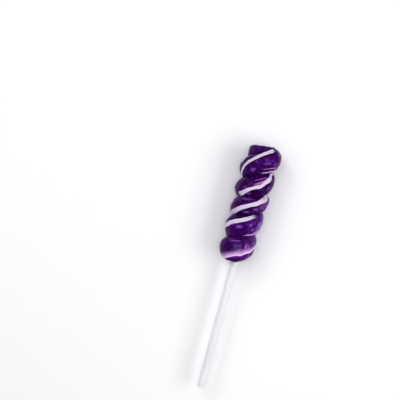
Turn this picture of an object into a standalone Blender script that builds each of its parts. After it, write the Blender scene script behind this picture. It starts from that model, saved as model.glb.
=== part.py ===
# Twisty lollipop: one rope of hard candy wound in a tight right-handed coil round a
# plastic tube, lying on its back. Metres, +Z up, the stick along Y, the candy at +Y.

import math

import bmesh
import bpy

MM = 0.001

# Stick: a hollow plastic tube, set deep in the candy.
STICK_DIAMETER = 4.0 * MM
STICK_BORE = 2.4 * MM
STICK_SHOWN = 69.1 * MM  # from its free end to the lowest point of the candy
STICK_SUNK = 38.0 * MM
STICK_EDGE = 0.2 * MM  # rounding of its rims
STICK_SIDES = 32
GAP = 0.3 * MM  # between stick and candy

# Candy: the coil starts at the right side, low down, and climbs five and a half turns
# to a flat cut top. Each row below is one turn: right, back, left, front. The candy
# was wound by hand, so no two turns are alike.
FIRST_TURN = -0.5  # turns are counted from the left side of the lowest turn
LAST_TURN = 5.5
EDGE_HEIGHT = (  # of the rope's lower edge, in mm above the candy's lowest point
    (6.4, 3.0, 0.8, 0.2),  # the free underside
    (6.4, 9.8, 12.2, 14.0),  # and from here on the grooves between turns
    (16.5, 20.3, 24.0, 26.1),
    (29.3, 31.8, 34.3, 35.5),
    (38.9, 41.6, 44.5, 47.7),
    (51.5, 53.9, 56.0, 61.1),
    (67.0, 71.0, 75.0, 79.0),  # past the cut top
)
EDGE_RADIUS = (  # of the same edge, in mm from the stick's axis
    (8.0, 6.4, 6.0, 5.6),
    (8.0, 7.2, 7.5, 7.0),
    (6.6, 7.0, 7.5, 7.1),
    (7.5, 7.1, 7.5, 7.0),
    (6.9, 7.0, 7.3, 7.0),
    (7.0, 7.1, 7.3, 6.9),
    (4.0, 4.5, 5.8, 5.5),  # where the side rounds over into the top
    (4.0, 4.5, 5.8, 5.5),
)
CREST_RADIUS = (  # of the rope's crest, in mm from the stick's axis
    (7.6, 9.0, 10.2, 9.7),
    (8.6, 9.6, 10.1, 9.7),
    (9.1, 9.6, 9.9, 9.7),
    (9.5, 9.6, 10.4, 9.8),
    (9.6, 9.6, 10.6, 10.0),
    (10.0, 9.5, 8.4, 7.9),
    (7.0, 7.0, 7.0, 7.0),
)
CREST_SHARE = (  # how far up its turn the crest lies
    (0.56, 0.56, 0.58, 0.57),
    (0.60, 0.58, 0.62, 0.64),
    (0.66, 0.54, 0.42, 0.52),
    (0.66, 0.56, 0.47, 0.52),
    (0.58, 0.56, 0.54, 0.54),
    (0.54, 0.55, 0.56, 0.56),
    (0.56, 0.56, 0.56, 0.56),
)
FULL_TURN_HEIGHT = 6.0 * MM  # a turn lower than this has a flatter crest
TOP_HEIGHT = 63.75 * MM  # of the cut top above the candy's lowest point
TOP_TILT = 0.55 * MM  # how much higher it is at the right side, and lower at the left
TOP_DIP = 0.5 * MM
UNDERSIDE_HEIGHT = 0.8 * MM  # where the stick goes in
GROOVE_OPENING = 1.15  # 1 makes a crease with parallel walls, more opens it
TOP_EDGE_SQUARENESS = 3.0  # exponent of the rounding at the cut end, 2 being an ellipse
STEPS_PER_TURN = 48
STEPS_PER_ARC = 5  # from an edge to the crest
CAP_RINGS = 2
FLAT_DEPTH = 0.45 * MM  # taken off the crests that the candy lies on
LYING_RADIUS = 9.6 * MM  # of those crests

AXIS_HEIGHT = LYING_RADIUS - FLAT_DEPTH
CUTTER_MARGIN = 5.0 * MM
SAME_POINT = 0.01 * MM  # closer points than this are one


def plain_material(name, colour, roughness):
    material = bpy.data.materials.new(name)
    material.use_nodes = True
    shader = material.node_tree.nodes["Principled BSDF"]
    shader.inputs["Base Color"].default_value = (*colour, 1.0)
    shader.inputs["Roughness"].default_value = roughness
    shader.inputs["Metallic"].default_value = 0.0
    return material


def purple_hard_candy():
    return plain_material("purple_hard_candy", (0.045, 0.006, 0.095), 0.12)


def white_stick_plastic():
    return plain_material("white_stick_plastic", (0.83, 0.83, 0.85), 0.35)


def new_object(name, shape, material, parent):
    mesh = bpy.data.meshes.new(name)
    shape.to_mesh(mesh)
    shape.free()
    made = bpy.data.objects.new(name, mesh)
    bpy.context.scene.collection.objects.link(made)
    made.parent = parent
    if material:
        mesh.materials.append(material)
    return made


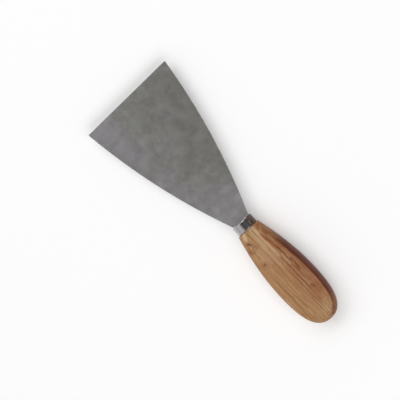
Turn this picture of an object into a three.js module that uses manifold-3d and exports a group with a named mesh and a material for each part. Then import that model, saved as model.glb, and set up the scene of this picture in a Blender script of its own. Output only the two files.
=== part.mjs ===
// Flexible putty knife with a 75 mm blade: a tapered spring steel blade whose tang
// passes through a pressed steel ferrule and is bedded in a slot in a wooden handle.
//
// Frame: millimetres. +X runs along the knife towards the scraping edge, +Y across the
// blade and +Z up out of its broad face. The origin is under the middle of the knife,
// on the surface that the handle's back flat rests on.

import * as THREE from 'three';
import * as BufferGeometryUtils from 'three/addons/utils/BufferGeometryUtils.js';
import Module from 'manifold-3d';

const wasm = await Module();
wasm.setup();

// ---------- driving dimensions ----------

const bladeLength = 116; // scraping edge to the front of the ferrule
const edgeWidth = 75;
const edgeThickness = 0.5;
const edgeCornerRadius = 0.5;
const sideBulge = 3.9; // how far each side bows out past its chord
const neckWidth = 14;
const neckThickness = 1.2;
const neckParallel = 6; // stretch ahead of the ferrule that keeps the full thickness

const tangWidth = 10;
const tangEndWidth = 8;
const tangLength = 58; // behind the front of the ferrule
const tangEndRadius = 2;

const ferruleLength = 7;
const ferruleRadius = 8.2;
const ferruleWall = 0.7;
const ferruleFrontRound = 0.6;
const ferruleRearRound = 0.25;

const handleLength = 84;
const handleWidth = 31.5;
const handleThickness = 17; // over its two planed flats
const shoulderRadius = 9.2;
const shoulderRound = 0.8;
const shoulderSlope = 0.19; // how fast the plan outline widens behind the shoulder
const widestFromShoulder = 50;
const swellHandle = 18; // lengths of the curve handles that shape the plan outline
const settleHandle = 20;
const turnHandle = 20.5;
const buttFullness = 12.3;
const noseLead = 6; // how far the blank runs on ahead of the shoulder before the nose cut
const noseFlare = 0.29; // how fast the turned nose widens behind the ferrule
const sideCrownInset = 5.75; // half axes of the ellipse that the handle's sides follow
const sideCrownHalfHeight = 10;
const sideBand = 1; // narrow upright band at mid height
const buttRounding = 1.65; // how many times farther the butt end is drawn in than the sides
const buttRoundFrom = 0.2; // how squarely an edge faces the butt end where that begins
const buttRoundFull = 0.95;
const tenonRoot = 2; // how deep the tenon starts inside the nose, so that the two join

const clearance = 0.3; // between neighbouring pieces
const resinWall = 0.4;
const resinClearance = 0.25;
const overrun = 1; // how far a cutting shape runs on past what it cuts

// ---------- fineness of the curved faces, in facets ----------

const bladeSideFacets = 24;
const handleCurveFacets = 18;
const handleCrownFacets = 12;
const ferruleFacets = 64;
const noseFacets = 96;
const smallRoundFacets = 8;

// ---------- stations along X and heights along Z, from the dimensions above ----------

const overallLength = bladeLength + ferruleLength + handleLength;
const edgeX = overallLength / 2;
const ferruleFrontX = edgeX - bladeLength;
const shoulderX = ferruleFrontX - ferruleLength;
const buttX = -overallLength / 2;
const tangEndX = ferruleFrontX - tangLength;
const midZ = handleThickness / 2;

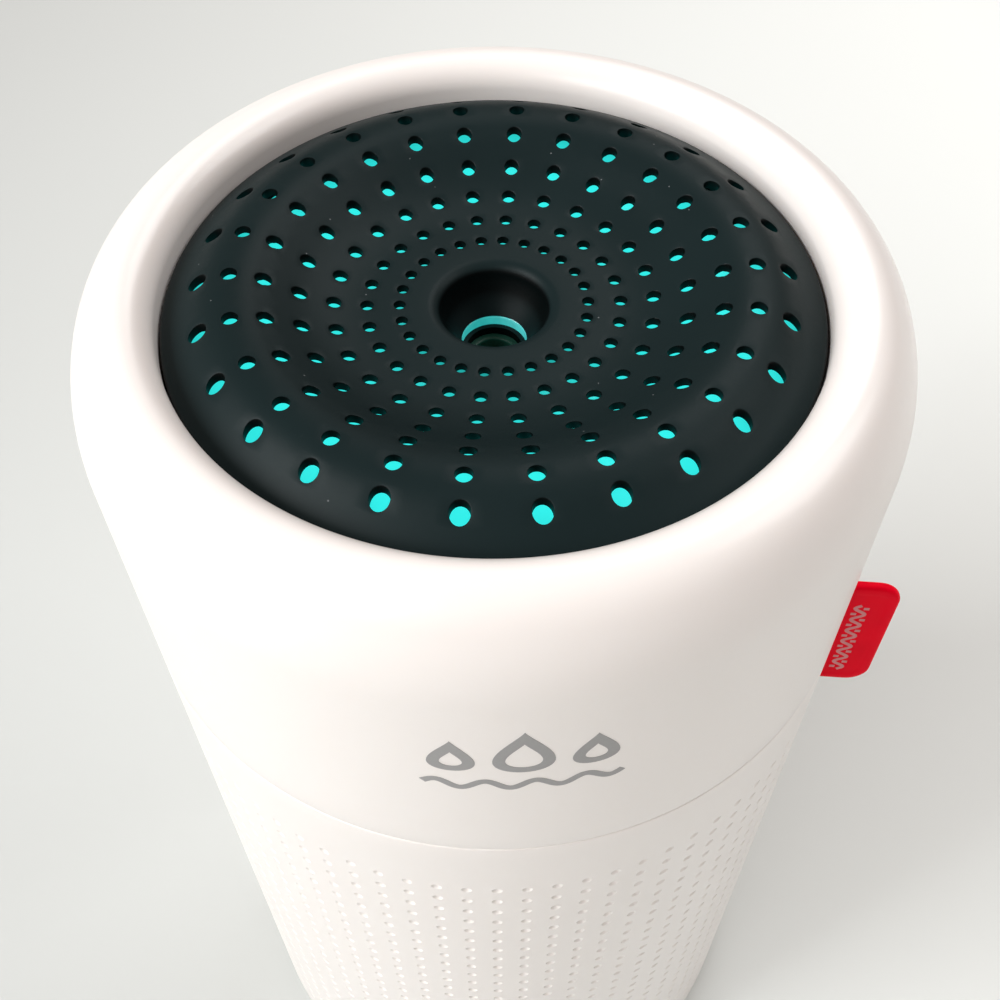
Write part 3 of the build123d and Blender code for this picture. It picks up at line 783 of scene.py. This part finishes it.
def make_finish(name):
    """Makes one of the finishes by its name."""
    mark = bpy.context.scene.diffuser_mark
    if name in MOULDED:
        return moulded(name, *MOULDED[name])
    if name in METALS:
        return brushed_metal(name, *METALS[name])
    if name in ("front_ink", "tag_ink"):
        return ink(name, tuple(mark.colour if name == "front_ink" else mark.tag_colour))
    return OWN_FINISHES[name]()


made_finishes = {}


def finish_named(name):
    """The material of that name, which is made once and shared."""
    if name not in made_finishes:
        made_finishes[name] = make_finish(name)
    return made_finishes[name]


# ---------------------------------------------------------------- operators

class MakeStage(bpy.types.Operator):
    """Makes the pale floor, the soft lights and the camera"""

    bl_idname = "diffuser.make_stage"
    bl_label = "Stage"

    floor_half, lamp_size, aim_height = 4.0, 0.5, 0.12
    # Each lamp's side, and its degrees left of the front and above the floor.
    lamps = (("front", 45, 35), ("left", 75, 35), ("back", -150, 50), ("right", -95, 45))
    camera_place, camera_turn = (-5.729, -102.464, 266.769), (37.565, 0.107, -3.675)
    lens_length, sensor_width = 44.914, 36.0

    def execute(self, context):
        light = context.scene.diffuser_light
        floor = bmesh.new()
        bmesh.ops.create_grid(floor, x_segments=1, y_segments=1, size=self.floor_half)
        data = bpy.data.meshes.new("floor")
        floor.to_mesh(data)
        floor.free()
        ground = bpy.data.objects.new("floor", data)
        context.scene.collection.objects.link(ground)
        data.materials.append(finish_named("pale_floor"))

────

◆ **TASK REQUIREMENTS**
Transcribe each line of the data above, unaltered, from the one where "Write part 3" appears to the one where "lens_length, sensor_width = 44.914, 36.0" appears, inclusive of both.

◆ **COMPLETED TASK**
Write part 3 of the build123d and Blender code for this picture. It picks up at line 783 of scene.py. This part finishes it.
def make_finish(name):
    """Makes one of the finishes by its name."""
    mark = bpy.context.scene.diffuser_mark
    if name in MOULDED:
        return moulded(name, *MOULDED[name])
    if name in METALS:
        return brushed_metal(name, *METALS[name])
    if name in ("front_ink", "tag_ink"):
        return ink(name, tuple(mark.colour if name == "front_ink" else mark.tag_colour))
    return OWN_FINISHES[name]()


made_finishes = {}


def finish_named(name):
    """The material of that name, which is made once and shared."""
    if name not in made_finishes:
        made_finishes[name] = make_finish(name)
    return made_finishes[name]


# ---------------------------------------------------------------- operators

class MakeStage(bpy.types.Operator):
    """Makes the pale floor, the soft lights and the camera"""

    bl_idname = "diffuser.make_stage"
    bl_label = "Stage"

    floor_half, lamp_size, aim_height = 4.0, 0.5, 0.12
    # Each lamp's side, and its degrees left of the front and above the floor.
    lamps = (("front", 45, 35), ("left", 75, 35), ("back", -150, 50), ("right", -95, 45))
    camera_place, camera_turn = (-5.729, -102.464, 266.769), (37.565, 0.107, -3.675)
    lens_length, sensor_width = 44.914, 36.0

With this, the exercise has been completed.